“Are you kidding?” he said. He winced as soon as the words tumbled from his mouth. The old bat would never take him seriously if he gawped like a runny-nosed schoolboy. “I mean,” he tried to salvage, “that’s a valuable piece of property. Shouldn’t you be saving it as a nest egg for your, ah, golden years?” Which were right around the corner. She was in her mid-fifties, only a few years older than his own mother, but she looked more like one of his grandmother’s generation: skinny and sharp-boned, with her coarse gray hair twisted into a bun atop her head.

She snorted. “I got enough of a nest egg already. I want that house to go for a clinic. I want for no woman to ever have to go without medical care for her children.”

He pulled the manila folder containing her history with the firm out of a red-well file beside his desk. He flopped it open. “Of course, I understand. And I admire your altruism.” He found the copy of the senior Ketchem’s will, flipped it over to the paragraph outlining the disposition of realty, and read it. He almost smiled in relief as he laid the document on his blotter and turned it so Mrs. Ketchem could see. “Unfortunately, you aren’t able to sell or deed the farm. As you can see, it’s been left equally to you or your heirs and to your brother-in-law or his heirs.”

“I know that.” Her voice left no doubt that she thought him a fool. “David’s got no interest in running a farm. I’ll buy out his half.”

Norman blinked. “You’ll… buy out his half?”

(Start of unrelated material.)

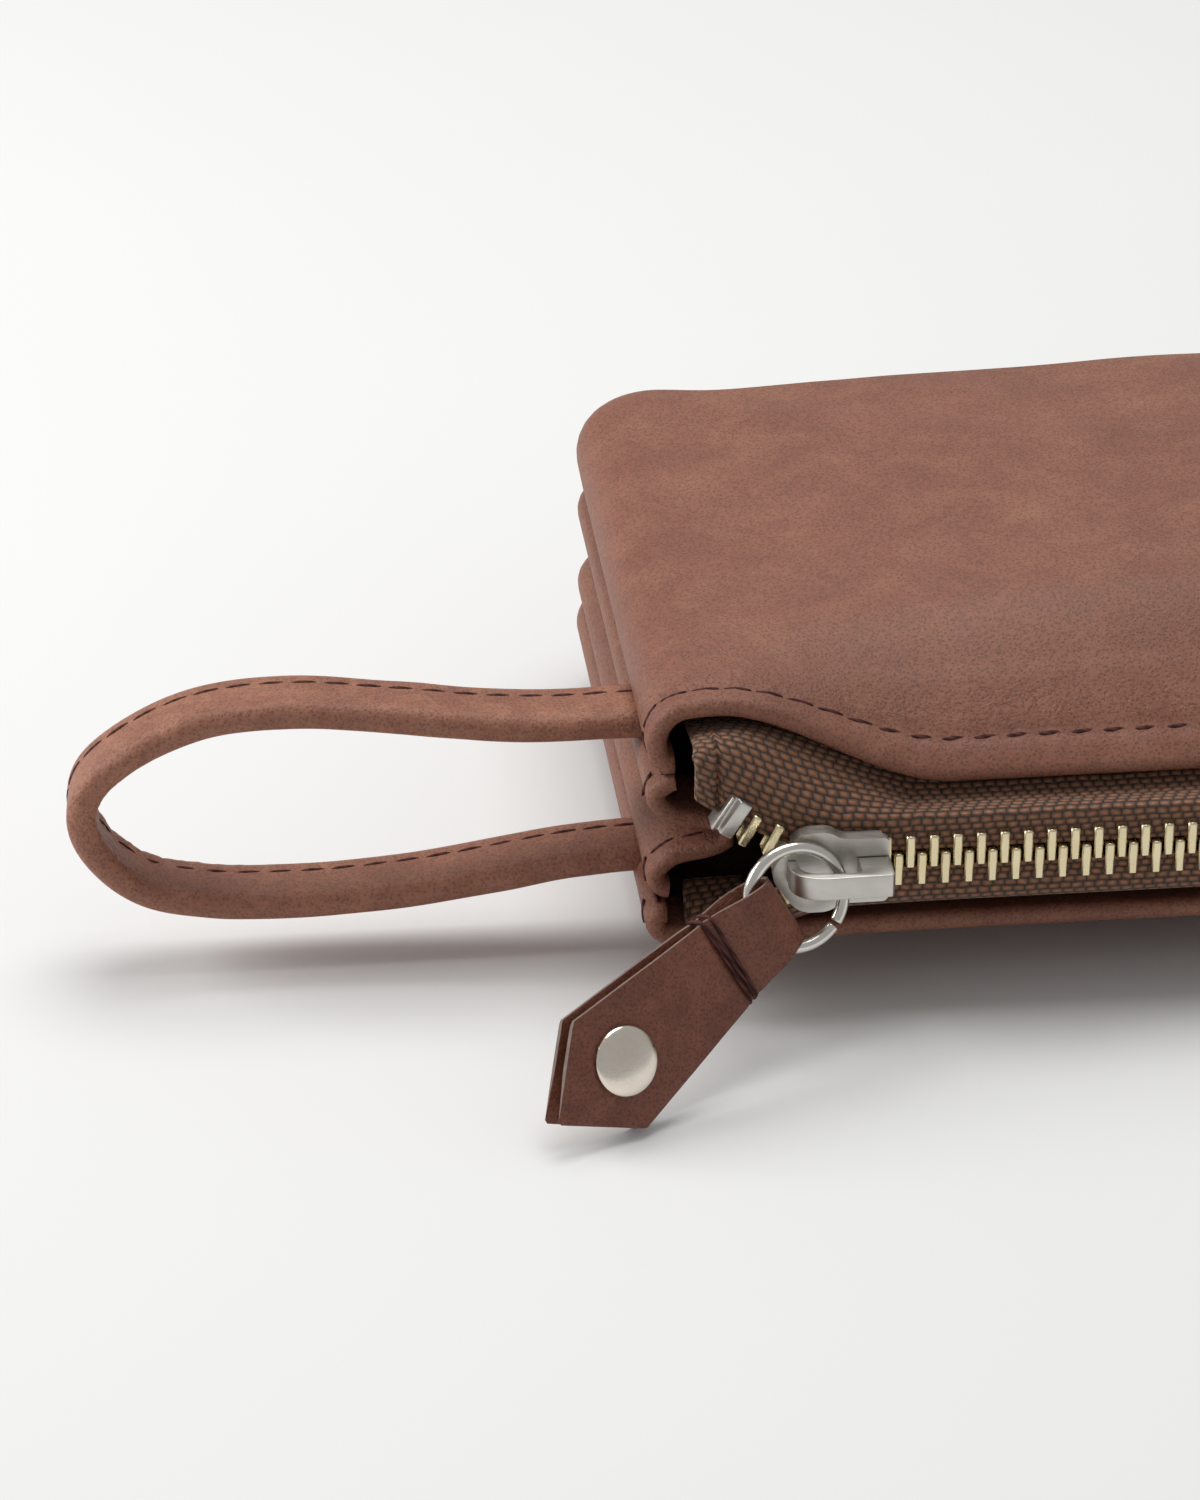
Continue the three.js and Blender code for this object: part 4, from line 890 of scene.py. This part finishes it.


# One tooth: a single rounded block, with a nib on one side and a socket on the other.
def toothShape():
    bm = bmesh.new()
    half, depth = zipper["toothWidth"] / 2, zipper["toothDepth"] / 2
    addBlock(bm, (-half, -depth, -zipper["toothReach"]), (half, depth, zipper["toothRoot"]))
    roundEdges(bm, 0.2, 1)
    socket = min(bm.faces, key=lambda f: f.normal.x)
    bmesh.ops.inset_individual(bm, faces=[socket], thickness=0.25)
    bmesh.ops.translate(bm, vec=(0.18, 0, -0.2), verts=list(socket.verts))
    nib = Matrix.Translation((half - 0.05, 0, -0.35)) @ Matrix.Diagonal((0.25, 0.7, 0.35, 1))
    bmesh.ops.create_uvsphere(bm, u_segments=6, v_segments=4, radius=1, matrix=nib)
    mesh = bpy.data.meshes.new("tooth")
    bm.to_mesh(mesh)
    bm.free()
    return mesh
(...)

“How long do you think it will take?”

“Gosh.” Norman stalled. He knew the faded neighborhood where Jane Ketchem lived in her modest house; knew her thirteen-year-old car, most likely held together by spit and wire; had seen her at Greuling’s Grocery, carefully counting out coins from a snap purse to pay her grocery bill. “Well, we’d have to get a commercial Realtor out there, and an auctioneer to value the livestock, and another for the personalty-that’s the effects inside the house…” How could he phrase this so as not to wound her pride? “I’m no expert, but I think the farm might easily be worth twenty thousand dollars. Maybe more.”